[A run of records]
** Begin **

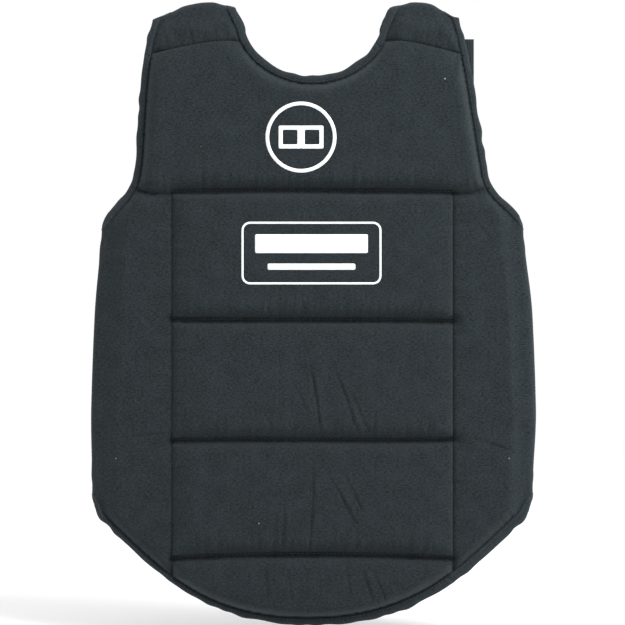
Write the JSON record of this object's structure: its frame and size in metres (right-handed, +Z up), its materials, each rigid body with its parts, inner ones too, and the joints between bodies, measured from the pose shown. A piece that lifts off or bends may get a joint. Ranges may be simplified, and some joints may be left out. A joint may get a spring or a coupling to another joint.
{
  "type": "padded chest protector vest",
  "caption": "Quilted foam chest and belly protector worn over the shoulders, with shoulder flaps, side wings and elastic hook-and-loop closing straps.",
  "frame": {"origin": "middle of the neck opening, level with the shoulder folds that rest on the wearer, between the front and the parts folded behind it", "axes": "+X towards the wearer's left, -Y out of the chest, +Z up; the vest is folded flat with its flaps and wings behind the front"},
  "size_m": [0.4292, 0.0551, 0.6015],
  "materials": {
    "cover": "matte",
    "lining": "matte",
    "foam": "matte",
    "binding": "matte",
    "thread": "satin",
    "print": "matte",
    "label": "satin",
    "elastic": "matte",
    "hook_tape": "matte",
    "loop_tape": "matte"
  },
  "bodies": {
    "front": {"front_cover": "cover", "front_lining": "lining", "chest_pad": "foam", "upper_rib_pad": "foam", "lower_rib_pad": "foam", "belly_pad": "foam", "hem_pad": "foam", "left_side_pad": "foam", "right_side_pad": "foam", "left_collar_pad": "foam", "right_collar_pad": "foam", "neck_binding": "binding", "left_armhole_binding": "binding", "right_armhole_binding": "binding", "hem_binding": "binding", "quilting_thread": "thread", "chest_emblem": "print", "belly_emblem": "print", "size_label": "label", "left_shoulder_bend": "cover", "left_side_bend": "cover", "right_shoulder_bend": "cover", "right_side_bend": "cover"},
    "left_flap": {"left_flap_cover": "cover", "left_flap_pad": "foam", "left_flap_lining": "lining", "left_flap_binding": "binding", "left_flap_patch": "cover", "left_shoulder_strap_end": "elastic"},
    "left_flap_strap": {"left_shoulder_strap": "elastic", "left_shoulder_hook": "hook_tape"},
    "right_flap": {"right_flap_cover": "cover", "right_flap_pad": "foam", "right_flap_lining": "lining", "right_flap_binding": "binding", "right_flap_patch": "cover", "right_shoulder_strap_end": "elastic"},
    "right_flap_strap": {"right_shoulder_strap": "elastic", "right_shoulder_hook": "hook_tape"},
    "left_wing": {"left_wing_cover": "cover", "left_wing_pad": "foam", "left_wing_lining": "lining", "left_wing_binding": "binding", "left_wing_loop": "loop_tape", "strap_anchor": "cover", "upper_strap_end": "elastic", "lower_strap_end": "elastic"},
    "right_wing": {"right_wing_cover": "cover", "right_wing_pad": "foam", "right_wing_lining": "lining", "right_wing_binding": "binding", "right_wing_loop": "loop_tape", "closure_loop": "loop_tape"},
    "upper_closing_strap": {"upper_strap": "elastic", "upper_hook": "hook_tape"},
    "lower_closing_strap": {"lower_strap": "elastic", "lower_hook": "hook_tape"}
  },
  "joints": [
    {"name": "left_wing_fold", "type": "hinge", "parent": "front", "child": "left_wing", "pos_m": [0.21455, 0, -0.33456], "axis": [0.0349, 0, -0.9994], "range_deg": [0, 180], "deforming": ["left_side_bend"]},
    {"name": "right_wing_fold", "type": "hinge", "parent": "front", "child": "right_wing", "pos_m": [-0.21455, 0, -0.33456], "axis": [0.0349, 0, 0.9994], "range_deg": [0, 180], "deforming": ["right_side_bend"]},
    {"name": "left_shoulder_fold", "type": "hinge", "parent": "front", "child": "left_flap", "pos_m": [0.11375, 0, 0.01444], "axis": [0.9903, 0, -0.1392], "range_deg": [0, 180], "deforming": ["left_shoulder_bend"]},
    {"name": "right_shoulder_fold", "type": "hinge", "parent": "front", "child": "right_flap", "pos_m": [-0.11375, 0, 0.01444], "axis": [0.9903, 0, 0.1392], "range_deg": [0, 180], "deforming": ["right_shoulder_bend"]},
    {"name": "left_flap_strap_fold", "type": "hinge", "parent": "left_flap", "child": "left_flap_strap", "pos_m": [0.138, 0.025, -0.148], "axis": [-1, 0, 0], "range_deg": [0, 180]},
    {"name": "right_flap_strap_fold", "type": "hinge", "parent": "right_flap", "child": "right_flap_strap", "pos_m": [-0.138, 0.025, -0.148], "axis": [-1, 0, 0], "range_deg": [0, 180]},
    {"name": "upper_strap_fold", "type": "hinge", "parent": "left_wing", "child": "upper_closing_strap", "pos_m": [0.038, 0.025, -0.304], "axis": [0, 0, 1], "range_deg": [0, 180]},
    {"name": "lower_strap_fold", "type": "hinge", "parent": "left_wing", "child": "lower_closing_strap", "pos_m": [0.038, 0.025, -0.375], "axis": [0, 0, 1], "range_deg": [0, 180]}
  ]
}
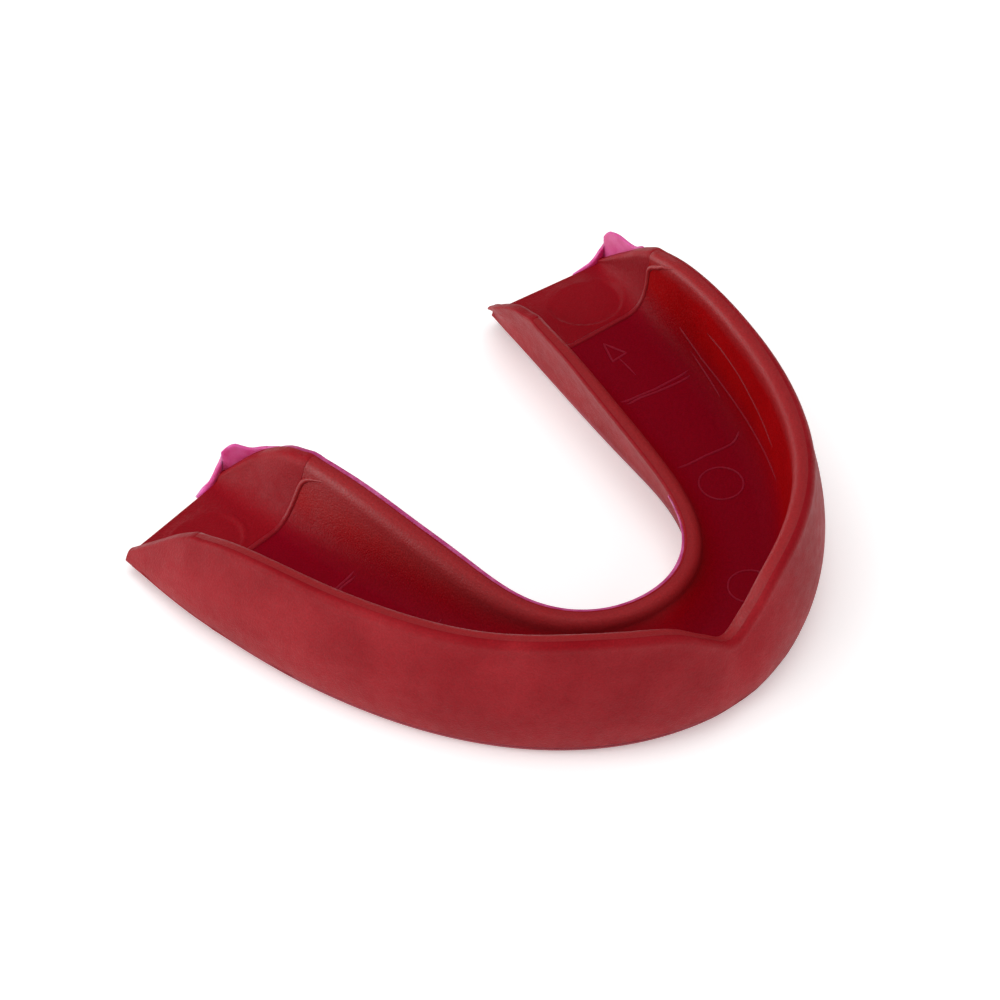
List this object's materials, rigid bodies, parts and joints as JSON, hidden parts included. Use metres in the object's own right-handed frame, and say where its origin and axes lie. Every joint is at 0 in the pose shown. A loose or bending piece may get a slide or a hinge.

** End **

Set task
Reproduce each record shown above without altering a single word.

Expected answer
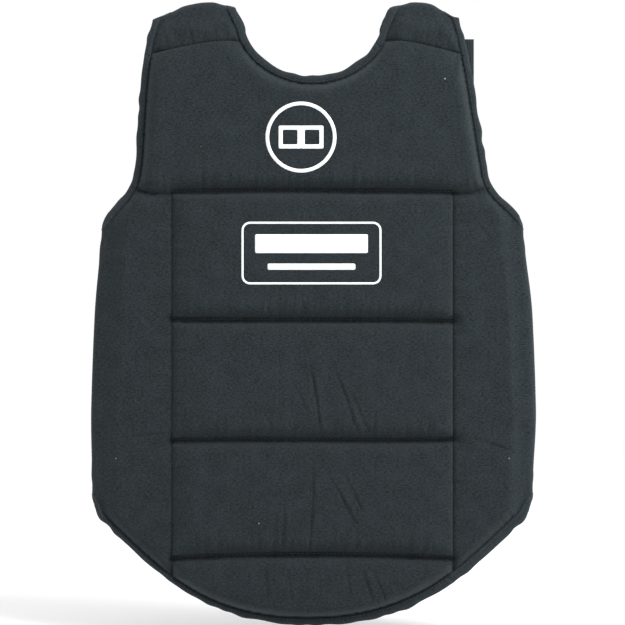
Write the JSON record of this object's structure: its frame and size in metres (right-handed, +Z up), its materials, each rigid body with its parts, inner ones too, and the joints between bodies, measured from the pose shown. A piece that lifts off or bends may get a joint. Ranges may be simplified, and some joints may be left out. A joint may get a spring or a coupling to another joint.
{
  "type": "padded chest protector vest",
  "caption": "Quilted foam chest and belly protector worn over the shoulders, with shoulder flaps, side wings and elastic hook-and-loop closing straps.",
  "frame": {"origin": "middle of the neck opening, level with the shoulder folds that rest on the wearer, between the front and the parts folded behind it", "axes": "+X towards the wearer's left, -Y out of the chest, +Z up; the vest is folded flat with its flaps and wings behind the front"},
  "size_m": [0.4292, 0.0551, 0.6015],
  "materials": {
    "cover": "matte",
    "lining": "matte",
    "foam": "matte",
    "binding": "matte",
    "thread": "satin",
    "print": "matte",
    "label": "satin",
    "elastic": "matte",
    "hook_tape": "matte",
    "loop_tape": "matte"
  },
  "bodies": {
    "front": {"front_cover": "cover", "front_lining": "lining", "chest_pad": "foam", "upper_rib_pad": "foam", "lower_rib_pad": "foam", "belly_pad": "foam", "hem_pad": "foam", "left_side_pad": "foam", "right_side_pad": "foam", "left_collar_pad": "foam", "right_collar_pad": "foam", "neck_binding": "binding", "left_armhole_binding": "binding", "right_armhole_binding": "binding", "hem_binding": "binding", "quilting_thread": "thread", "chest_emblem": "print", "belly_emblem": "print", "size_label": "label", "left_shoulder_bend": "cover", "left_side_bend": "cover", "right_shoulder_bend": "cover", "right_side_bend": "cover"},
    "left_flap": {"left_flap_cover": "cover", "left_flap_pad": "foam", "left_flap_lining": "lining", "left_flap_binding": "binding", "left_flap_patch": "cover", "left_shoulder_strap_end": "elastic"},
    "left_flap_strap": {"left_shoulder_strap": "elastic", "left_shoulder_hook": "hook_tape"},
    "right_flap": {"right_flap_cover": "cover", "right_flap_pad": "foam", "right_flap_lining": "lining", "right_flap_binding": "binding", "right_flap_patch": "cover", "right_shoulder_strap_end": "elastic"},
    "right_flap_strap": {"right_shoulder_strap": "elastic", "right_shoulder_hook": "hook_tape"},
    "left_wing": {"left_wing_cover": "cover", "left_wing_pad": "foam", "left_wing_lining": "lining", "left_wing_binding": "binding", "left_wing_loop": "loop_tape", "strap_anchor": "cover", "upper_strap_end": "elastic", "lower_strap_end": "elastic"},
    "right_wing": {"right_wing_cover": "cover", "right_wing_pad": "foam", "right_wing_lining": "lining", "right_wing_binding": "binding", "right_wing_loop": "loop_tape", "closure_loop": "loop_tape"},
    "upper_closing_strap": {"upper_strap": "elastic", "upper_hook": "hook_tape"},
    "lower_closing_strap": {"lower_strap": "elastic", "lower_hook": "hook_tape"}
  },
  "joints": [
    {"name": "left_wing_fold", "type": "hinge", "parent": "front", "child": "left_wing", "pos_m": [0.21455, 0, -0.33456], "axis": [0.0349, 0, -0.9994], "range_deg": [0, 180], "deforming": ["left_side_bend"]},
    {"name": "right_wing_fold", "type": "hinge", "parent": "front", "child": "right_wing", "pos_m": [-0.21455, 0, -0.33456], "axis": [0.0349, 0, 0.9994], "range_deg": [0, 180], "deforming": ["right_side_bend"]},
    {"name": "left_shoulder_fold", "type": "hinge", "parent": "front", "child": "left_flap", "pos_m": [0.11375, 0, 0.01444], "axis": [0.9903, 0, -0.1392], "range_deg": [0, 180], "deforming": ["left_shoulder_bend"]},
    {"name": "right_shoulder_fold", "type": "hinge", "parent": "front", "child": "right_flap", "pos_m": [-0.11375, 0, 0.01444], "axis": [0.9903, 0, 0.1392], "range_deg": [0, 180], "deforming": ["right_shoulder_bend"]},
    {"name": "left_flap_strap_fold", "type": "hinge", "parent": "left_flap", "child": "left_flap_strap", "pos_m": [0.138, 0.025, -0.148], "axis": [-1, 0, 0], "range_deg": [0, 180]},
    {"name": "right_flap_strap_fold", "type": "hinge", "parent": "right_flap", "child": "right_flap_strap", "pos_m": [-0.138, 0.025, -0.148], "axis": [-1, 0, 0], "range_deg": [0, 180]},
    {"name": "upper_strap_fold", "type": "hinge", "parent": "left_wing", "child": "upper_closing_strap", "pos_m": [0.038, 0.025, -0.304], "axis": [0, 0, 1], "range_deg": [0, 180]},
    {"name": "lower_strap_fold", "type": "hinge", "parent": "left_wing", "child": "lower_closing_strap", "pos_m": [0.038, 0.025, -0.375], "axis": [0, 0, 1], "range_deg": [0, 180]}
  ]
}
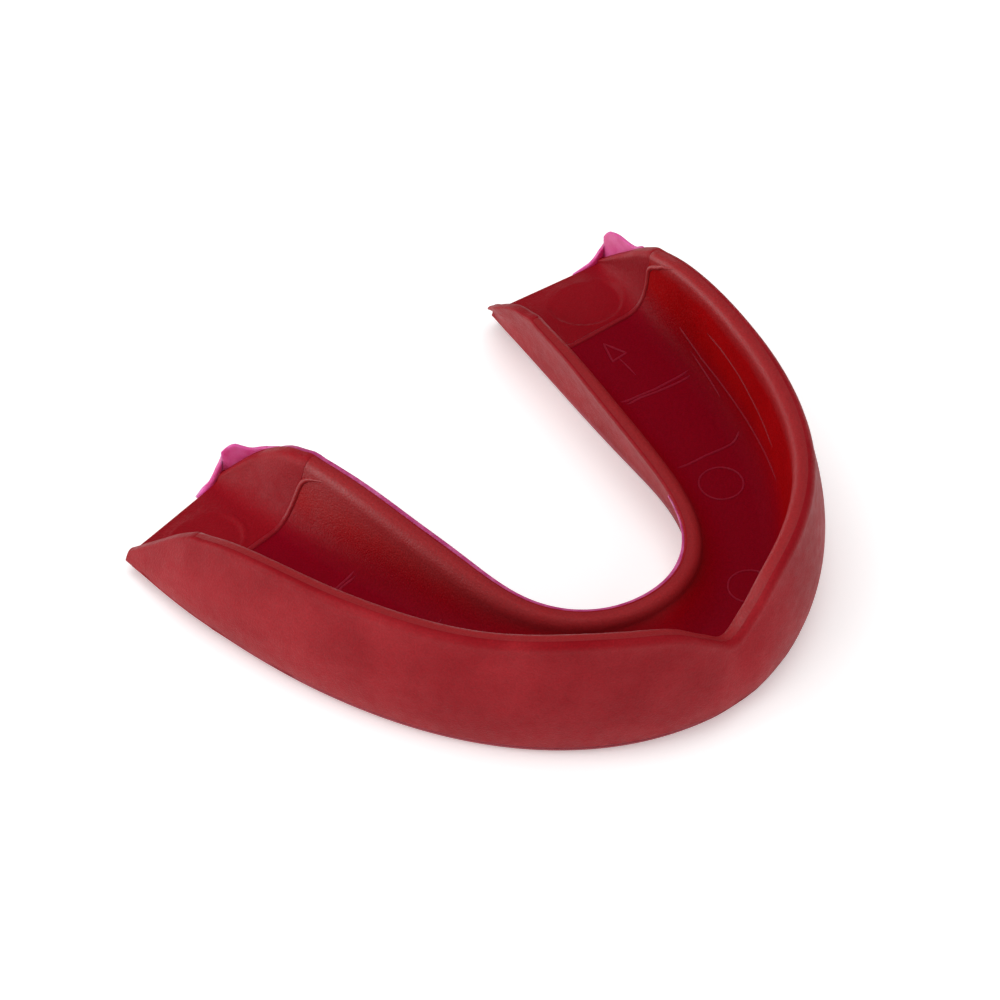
List this object's materials, rigid bodies, parts and joints as JSON, hidden parts included. Use metres in the object's own right-handed frame, and say where its origin and axes lie. Every joint is at 0 in the pose shown. A loose or bending piece may get a slide or a hinge.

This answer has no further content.